The first step is laying down several layers of plain water – at the Cox this is accomplished in a hands-on method with a long horizontal sprayer mechanism (see photos), followed by a crew supporting and moving the water hose to keep up with the lead fellow. Think in terms of “crack the whip” or a “Conga line” and you will get the picture. The crew is continually moving to keep off the freshly sprayed surface, allowing it to freeze, while moving onto the next section. And with each new layer, the direction of application is changed – East to West, North to South, even varying which corner the application begins, therefore it is necessary to a keep written record of the process, to note where you’ve been, and where you are going.
Following the application of about 3 to 4 thin layers of water (and a tasty hot lunch of BBQ served to the crew and hangers-on like us!) the excitement builds among the crew when the 40-pound bags of dry white paint powder is added into the large mixing container and then pumped through the long hose to the sprayer. It’s a messy process, as indicated by the laughter, splatters and splashes as the mixer is turned on.
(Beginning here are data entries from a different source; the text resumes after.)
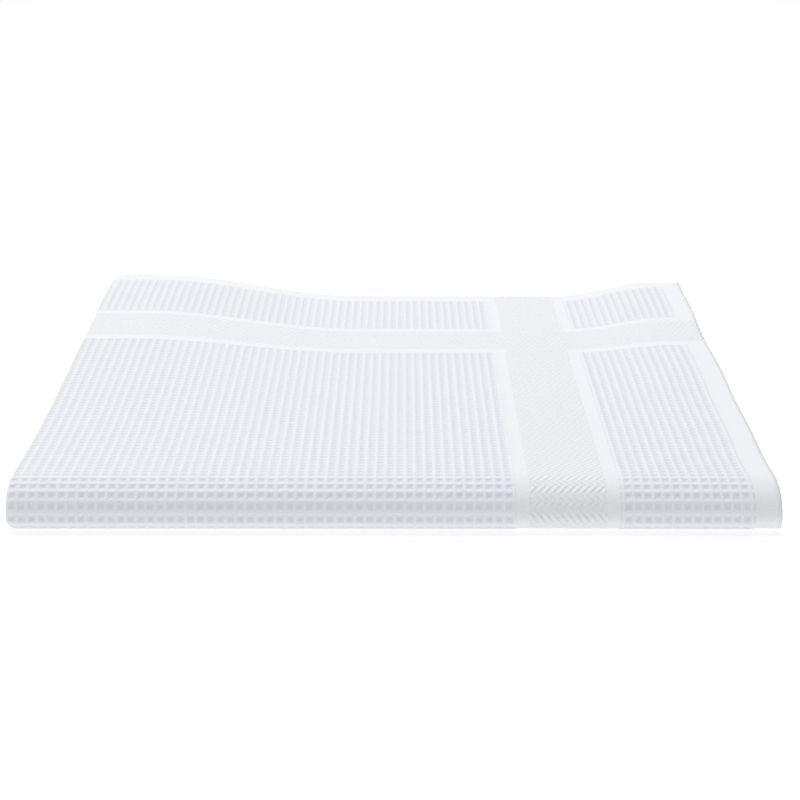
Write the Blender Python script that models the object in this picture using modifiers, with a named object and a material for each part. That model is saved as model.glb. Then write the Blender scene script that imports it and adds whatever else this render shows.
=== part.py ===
"""A white waffle glass cloth, folded once across its width and in thirds along its length.

The cloth is one sheet. It is modelled flat, as a grid of its cut size, and each point of
the grid is then carried to its folded place. Metres, +Z up, +Y away from the front fold.
"""
import math

import bmesh
import bpy

# driving sizes of the cloth
SHEET = 0.0019                # thickness of the woven sheet with its ridges
GAP = 0.0009                  # air between two neighbouring layers
HALF_WIDTH = 0.125            # half of the folded width
HALF_DEPTH = 0.116            # half of the folded depth, front fold to back fold

# driving sizes of the folds
STEP = SHEET + GAP            # from one layer's middle to the next one's
FOLD_DEPTH = 0.011            # how far back the front fold's upper rounding starts
FOLD_CORNER = 0.0030          # radius of the front fold's lower corner
FREE_END_INSET = 0.012        # from the front to the free end that lies inside
BACK_END_INSET = 0.002        # from the back to the free end that lies on top

# loft of the back and of its two corners: height, the side it is on (0 is the whole width),
# where it starts and ends across the width, and where it starts along the depth
LOFTS = (
    {"height": 0.0018, "side": 0, "start": -1.0, "full": 0.0, "from_y": -0.090},
    {"height": 0.0103, "side": -1, "start": 0.018, "full": 0.104, "from_y": -0.080},
    {"height": 0.0068, "side": 1, "start": 0.072, "full": 0.112, "from_y": -0.060},
)

# waves of the cut edges: height of the wave, waves over the length, and its start
EDGE_WAVES = (
    {"height": 0.0009, "turns": 2.3, "start": 0.4},
    {"height": 0.0005, "turns": 5.1, "start": 1.9},
)

LOWEST = SHEET / 2            # middle height of the bottom layer
LOW_RUN = LOWEST + STEP / 2   # middle of the doubled sheet in the bottom third
MIDDLE_RUN = LOW_RUN + 2 * STEP
TOP_RUN = LOW_RUN + 4 * STEP
LEAF = STEP / 2               # from the doubled sheet's middle to either of its leaves


def smooth(value):
    """A soft ramp from 0 to 1."""
    value = min(max(value, 0.0), 1.0)
    return value * value * (3 - 2 * value)


def straight(start, end, steps):
    """Points from start up to, and without, end."""
    return [tuple(a + (b - a) * i / steps for a, b in zip(start, end)) for i in range(steps)]


def bend(centre, radii, first, last, steps):
    """Points on an elliptic arc, angles in degrees, up to and without the last one."""
    points = []
    for i in range(steps):
        angle = math.radians(first + (last - first) * i / steps)
        points.append((centre[0] + radii[0] * math.cos(angle), centre[1] + radii[1] * math.sin(angle)))
    return points


def path():
    """The doubled sheet's middle line in Y and Z, from its top free end to its inner one."""
    outer = 2 * LEAF - GAP / 2                       # from the middle line to the outer face
    front = -HALF_DEPTH + outer
    back = HALF_DEPTH - outer
    upper = TOP_RUN - LOW_RUN - FOLD_CORNER          # height of the front fold's upper rounding
    corner_z = LOW_RUN + FOLD_CORNER
    points = straight((HALF_DEPTH - BACK_END_INSET, TOP_RUN), (front + FOLD_DEPTH, TOP_RUN), 11)
    points += bend((front + FOLD_DEPTH, corner_z), (FOLD_DEPTH, upper), 90, 180, 6)
    points += bend((front + FOLD_CORNER, corner_z), (FOLD_CORNER, FOLD_CORNER), 180, 270, 4)
    points += straight((front + FOLD_CORNER, LOW_RUN), (back - STEP, LOW_RUN), 7)
    points += bend((back - STEP, LOW_RUN + STEP), (STEP, STEP), -90, 90, 6)
    points += straight((back - STEP, MIDDLE_RUN), (-HALF_DEPTH + FREE_END_INSET, MIDDLE_RUN), 7)
    points.append((-HALF_DEPTH + FREE_END_INSET, MIDDLE_RUN))
    return points


def section():
    """The doubled sheet across its width: place in X, and height over the middle line."""
    fold = -HALF_WIDTH + SHEET / 2 + LEAF
    points = straight((HALF_WIDTH, LEAF), (fold, LEAF), 11)
    points += bend((fold, 0.0), (LEAF, LEAF), 90, 270, 5)
    points += straight((fold, -LEAF), (HALF_WIDTH, -LEAF), 11)
    points.append((HALF_WIDTH, -LEAF))
    return points


def normals(points):
    """Each point's outward direction, square to the line through its neighbours."""
    found = []
    for i in range(len(points)):
        before = points[max(i - 1, 0)]
        after = points[min(i + 1, len(points) - 1)]
        run, rise = after[0] - before[0], after[1] - before[1]
        length = math.hypot(run, rise)
        found.append((rise / length, -run / length))
    return found


def loft(x, y):
    """How much thicker the stack is at a place, as a share of its height."""
    share = 0.0
    for row in LOFTS:
        across = smooth((row["side"] * x - row["start"]) / (row["full"] - row["start"]))
        along = smooth((y - row["from_y"]) / (HALF_DEPTH - row["from_y"]))
        share += row["height"] * across * along / (TOP_RUN + LEAF)
    return share


def edge_wave(along):
    """How far a cut edge wanders, from its place along the cloth, 0 to 1."""
    wave = 0.0
    for row in EDGE_WAVES:
        wave += row["height"] * (math.cos(math.tau * row["turns"] * along + row["start"]) - 1) / 2
    return wave


def folded(place, height, point, normal, along):
    """Where a point of the flat cloth lies once it is folded."""
    x = place + edge_wave(along) * smooth((place / HALF_WIDTH - 0.5) / 0.5)
    y = point[0] + normal[0] * height
    z = point[1] + normal[1] * height
    z = LOWEST + (z - LOWEST) * (1 + loft(x, y))
    return x, y, z


def make_cloth():
    """A flat grid, folded point by point and given its thickness."""
    line = path()
    outward = normals(line)
    across = section()
    columns, rows = len(across), len(line)
    cage = bmesh.new()
    bmesh.ops.create_grid(cage, x_segments=columns - 1, y_segments=rows - 1, size=1.0)
    for vertex in cage.verts:
        column = round((vertex.co.x + 1) / 2 * (columns - 1))
        row = round((vertex.co.y + 1) / 2 * (rows - 1))
        place, height = across[column]
        vertex.co = folded(place, height, line[row], outward[row], row / (rows - 1))
    mesh = bpy.data.meshes.new("glass_cloth")
    cage.to_mesh(mesh)
    cage.free()
    mesh.shade_smooth()
    cloth = bpy.data.objects.new("glass_cloth", mesh)
    body = cloth.modifiers.new("sheet", "SOLIDIFY")
    body.thickness = SHEET
    body.offset = 0.0
    body.use_even_offset = True
    return cloth


def cotton():
    """White cotton."""
    material = bpy.data.materials.new("cotton")
    material.use_nodes = True
    shader = material.node_tree.nodes["Principled BSDF"]
    shader.inputs["Base Color"].default_value = (0.84, 0.85, 0.88, 1.0)
    shader.inputs["Roughness"].default_value = 0.95
    return material


def main():
    for thing in list(bpy.data.objects):
        bpy.data.objects.remove(thing, do_unlink=True)
    parts = bpy.data.collections.new("glass_cloth")
    bpy.context.scene.collection.children.link(parts)
    cloth = make_cloth()
    cloth.data.materials.append(cotton())
    parts.objects.link(cloth)


main()
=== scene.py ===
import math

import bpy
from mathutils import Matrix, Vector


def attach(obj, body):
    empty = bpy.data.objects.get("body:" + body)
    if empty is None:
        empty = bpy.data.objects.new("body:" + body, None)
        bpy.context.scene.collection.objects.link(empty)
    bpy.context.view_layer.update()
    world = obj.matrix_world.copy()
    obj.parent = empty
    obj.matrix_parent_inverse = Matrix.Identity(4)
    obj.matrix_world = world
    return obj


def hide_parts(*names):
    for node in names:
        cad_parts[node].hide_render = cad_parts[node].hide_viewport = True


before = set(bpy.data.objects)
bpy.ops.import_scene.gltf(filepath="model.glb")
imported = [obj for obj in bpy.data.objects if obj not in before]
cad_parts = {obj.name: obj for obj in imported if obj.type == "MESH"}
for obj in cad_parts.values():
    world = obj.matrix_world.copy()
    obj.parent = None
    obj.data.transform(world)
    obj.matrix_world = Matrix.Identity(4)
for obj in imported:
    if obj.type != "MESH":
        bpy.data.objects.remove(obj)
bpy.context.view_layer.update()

# %% [markdown]
# A folded waffle glass cloth
#
# The real cloth is one sheet of white cotton, 50 by 70 cm, woven with small square hollows
# and a herringbone band near each edge. It lies folded in half and then in thirds. The
# frame gives the folded solid. This lesson lays a finer sheet on the same folds, weaves it,
# and lights it. All sizes are in metres.

# %% [markdown]
# The folds are worked out from the same few sizes as the solid. A doubled sheet follows a
# line in Y and Z: along the top to the front fold, back underneath, and in again between
# the two. The cloth could be draped by simulation instead, but a pressed stack of layers
# is steadier and truer as straight runs and bends, where each crease is a number.

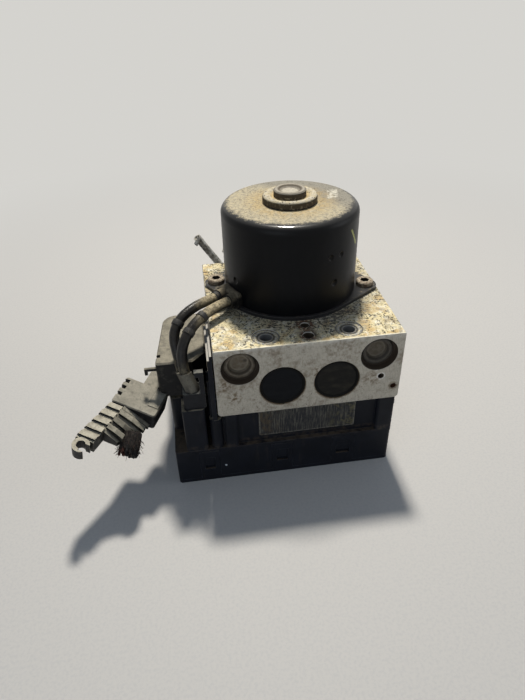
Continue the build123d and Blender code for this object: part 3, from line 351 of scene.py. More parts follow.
class Air(Finish):
    # The world's nodes, by the same methods
    def __init__(self, name):
        bpy.context.scene.world = bpy.data.worlds.new(name)
        bpy.context.scene.world.use_nodes = True
        self.tree = bpy.context.scene.world.node_tree
        self.tree.nodes.clear()


def addAir(setup):
    air = Air("studioAir")
    light = {"Color": (*setup["air"], 1), "Strength": setup["strength"]}
    lit = air.node("ShaderNodeBackground", {}, light)
    shown = air.node("ShaderNodeBackground", {}, {"Color": (*setup["backdrop"], 1)})
    both = air.node("ShaderNodeMixShader", {}, {0: air.seen(), 1: lit, 2: shown})
    air.node("ShaderNodeOutputWorld", {}, {"Surface": both})


addFloor(floorSetup)
addAir(floorSetup)
print("camera, lamps and floor set")


# Motor leads: two rubber-sleeved cords from the can's grommet down into the boot

leadSetup = {
    "diameter": 5.5,
    "front": {
        "length": 57.3,
        "route": ((-35.6, -9.2, 96.5), (-45.0, -17.2, 98.0), (-53.6, -25.0, 97.0), (-60.2, -31.4, 93.8),
                  (-64.6, -37.4, 89.0), (-65.9, -41.58, 82.97), (-65.0, -44.2, 76.0)),
        "bands": ((-60.9, -32.6, 92.6), (-53.2, -24.6, 97.0)),
    },
    "rear": {
        "length": 59.7,
        "route": ((-40.6, -2.6, 96.5), (-50.6, -10.6, 98.0), (-59.8, -17.4, 97.2), (-66.2, -22.8, 94.0),
                  (-69.4, -28.6, 88.6), (-67.7, -35.38, 80.42), (-66.8, -38.0, 73.45)),
        "bands": ((-66.6, -23.4, 94.0), (-44.0, -5.6, 97.8)),
    },
    "rings": 8, "bandLength": 2.8, "bandWall": 0.35, "bandGap": 0.12, "bandBevel": 0.12, "bandSides": 32,
    "rubber": (0.0045, 0.0045, 0.006), "dust": (0.50, 0.42, 0.27), "grime": (0.15, 0.125, 0.08),
    "tape": (0.004, 0.004, 0.005), "tapeEdge": (0.34, 0.32, 0.27),
}


def leadMaterial(setup):
    finish = Finish("leadRubber")
    tanEnd = finish.x.between(-59, -50)
    settled = finish.up.between(-0.5, 0.5) * (finish.noise(2.6, 3).between(0.30, 0.62) | (tanEnd * 0.8))
    sandy = finish.noise(1.3, 5, 4).between(0.32, 0.62) * (0.35 + 0.65 * tanEnd)
    dust = finish.mix(setup["grime"], setup["dust"], sandy)
    colour = finish.mix(setup["rubber"], dust, settled * (0.04 + 0.96 * tanEnd))
    low = finish.z.below(78, 84)
    colour = finish.mix(colour, dust, low * finish.noise(2.2, 8, 4).between(0.35, 0.6) * 0.45)
    roughness = 0.34 + 0.40 * settled * tanEnd
    dull = {"Specular IOR Level": 0.22}
    return finish.close(colour, roughness, 0.0, finish.noise(0.8, 7, 4), 0.10, constants=dull)


def addLead(name, setup, material, band):
    route, diameter = setup[name]["route"], setup["diameter"]
    lead, middle = strands("motorLead_" + name, [route], diameter / 2, setup["rings"])
    finished(lead, material, "lead_rubber", "motor_lead_" + name)
    bands = []
    for place in setup[name]["bands"]:
        at = min(range(1, len(middle) - 1), key=lambda index: (middle[index] - Vector(place) * mm).length)
        turn = (middle[at + 1] - middle[at - 1]).to_track_quat("Z", "Y").to_matrix().to_4x4()
        bands.append(linked("leadBand_" + name, band.data.copy()))
        bands[-1].data.transform(Matrix.Translation(middle[at]) @ turn)
        finished(bands[-1], band.data.materials[0], "lead_rubber")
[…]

To give you a better idea — it’s like a large kitchen mixer that splashes cake batter on you if you’ve turned the mixer on too high – and even with a heavy lid this mixer manages to splash a bit of the white paint out onto the floor and surrounding crew!
Don’t be fooled! This is not your average ordinary white paint! This is “Jet Ice” which proclaims “We Bring Ice to Life” – and if there are any questions about it, it says right on the side that this is the “Preferred Rink Equipment Provider of the NHL.” The moment the white paint layer begins to cover the frozen slab, the arena brightens very rapidly as the ceiling lights are reflected off the white surface, and increases as the white layers are applied.
Believe it or not, the next stage involves string! The lines, logos, and goal crease placement are all dictated by AHL rules and regulations, which provide spacing and dimensions for ice rinks (see the official AHL diagrams in the photos). In order to find center of the rink, the crews work off the two sets of goal post holes and configure the lines using string. Rink boards are not always even, so measurements are based off the goalie posts to make the inner rink measurements accurate. The string is then “frozen” to the surface acting as guidelines for the line painting. Once the center of the ice is determined, a stick with a marker attached to the end is tied to a string attached to the center of the ice and a fellow “walks” the stick-marker around in a circle – a human-scale compass of sorts. This provides the location for the center ice logo layout. If the strings are off by any amount, they are pulled up, re-measured and re-frozen.
By this point most of a day had passed and sadly I had to depart not long after 4pm, before the actual painting started, however Baron’s photographer Steven Christie documented the entire process and his photographs show how the painting process is accomplished. Perhaps I will be able to return in February when they do this all over again just to watch the painting portion of the process – and perhaps I can beg to paint a goalie crease? The Cox Center Arena ice is removed in February every season for a gymnastics event and then reapplied to continue the Barons season. Perhaps by that point the team will also want a penny or two set into the goal crease? To pass along good luck for the playoffs? Come on Barons! Let’s do this!
Thanks to the Cox Arena Ice Crew for letting us join them on Monday and for patiently answering all of my questions! Thanks also to Josh, Cassie, and Steven as well! It was such a fun day.